The IMPORT command checks to see whether the table to be imported already exists or not. If it does, then the data being imported will be added to the existing table and the schema file is ignored. Import files are assumed to be CSV delimited with no headers in this case. Creating a table before performing the import has the advantage that it allows primary keys, other indexes, and column restrictions to be specified in advance of the import.

Exporting Data to Text Files

Data is exported by using the SET EXPORT sql command. All subsequent results sets are exported to the given file. The full syntax of the SET EXPORT command is:

SET EXPORT <filename> [CSVDELIMITED|FIXEDLENGTH|DELIMITED(<delimiter>)] [COLNAMEHEADER] [ROWNUMBERS] [QUOTE <quoteChar>] [[NO]SQL] [CONTROLCOL] [SUMMARYHEADER] [TRACE <# level> [CONSOLE][TIME]]};

The SET EXPORT command is not designed to produce database reports. This can probably be better achieved using a JDBC™ based reporting facility. It is primarily intended to allow data to be exchanged with other programs which are not JDBC™ aware and therefore cannot import data directly from InstantDB.

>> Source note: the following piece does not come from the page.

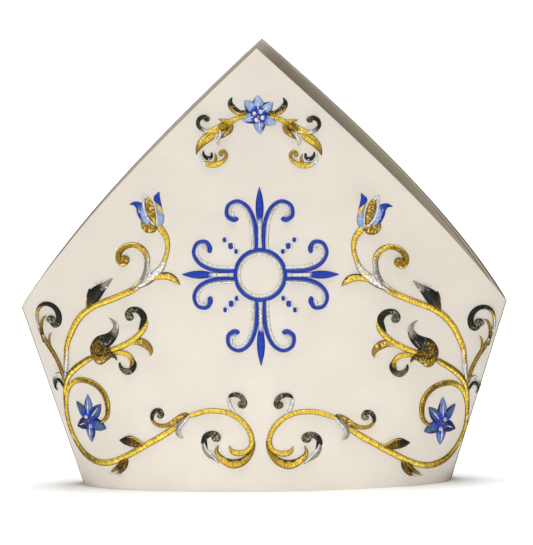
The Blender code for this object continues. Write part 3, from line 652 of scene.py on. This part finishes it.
def remap(tree, value, given, wanted):
    """A number eased from one range to another; each range is its low and high end."""
    ends = {"From Min": given[0], "From Max": given[1], "To Min": wanted[0], "To Max": wanted[1]}
    settings = {"interpolation_type": "SMOOTHSTEP"}
    return add(tree, "ShaderNodeMapRange", settings, {"Value": value, **ends}).outputs[0]


def noise_value(tree, place, scale, detail):
    """A cloudy pattern's value at a place."""
    inputs = {"Vector": place, "Scale": scale, "Detail": detail}
    return add(tree, "ShaderNodeTexNoise", (), inputs).outputs["Fac"]


def wave_value(tree, place, direction, scale, distortion):
    """The value of bands across a direction, as warp or weft lie."""
    inputs = {"Vector": place, "Scale": scale, "Distortion": distortion, "Detail": 1.0}
    return add(tree, "ShaderNodeTexWave", {"bands_direction": direction}, inputs).outputs["Fac"]


def stored(tree, name):
    """A value that the piece carries at each of its points."""
    return add(tree, "ShaderNodeAttribute", {"attribute_name": name})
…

The QUOTE clause allows each field output to be quoted using the given character. e.g. SET EXPORT "mylog.txt" CSVDELIMITED QUOTE "\"", would put double quotes around each field as was output.

Setting the filename to NULL switches data export back off.

Note that the SET EXPORT command affects the current thread of execution only. Each thread must execute its own SET EXPORT command if it wishes to record SELECT statements.

Speeding up Imports

If it is known in advance that a single database session will be devoted to importing large amounts of data, then a significant performance improvement can often be achieved by setting the following properties in the .prp file.
  1. transLevel=0 This switches off transaction recording and writes to the journal file.
  2. fastUpdate=1 This prevents InstantDB from synchronising disk updates every time a table is modified.
Remember to include a large BUFFER value at the end of the IMPORT statement. Values of 2048-8192 are recommended.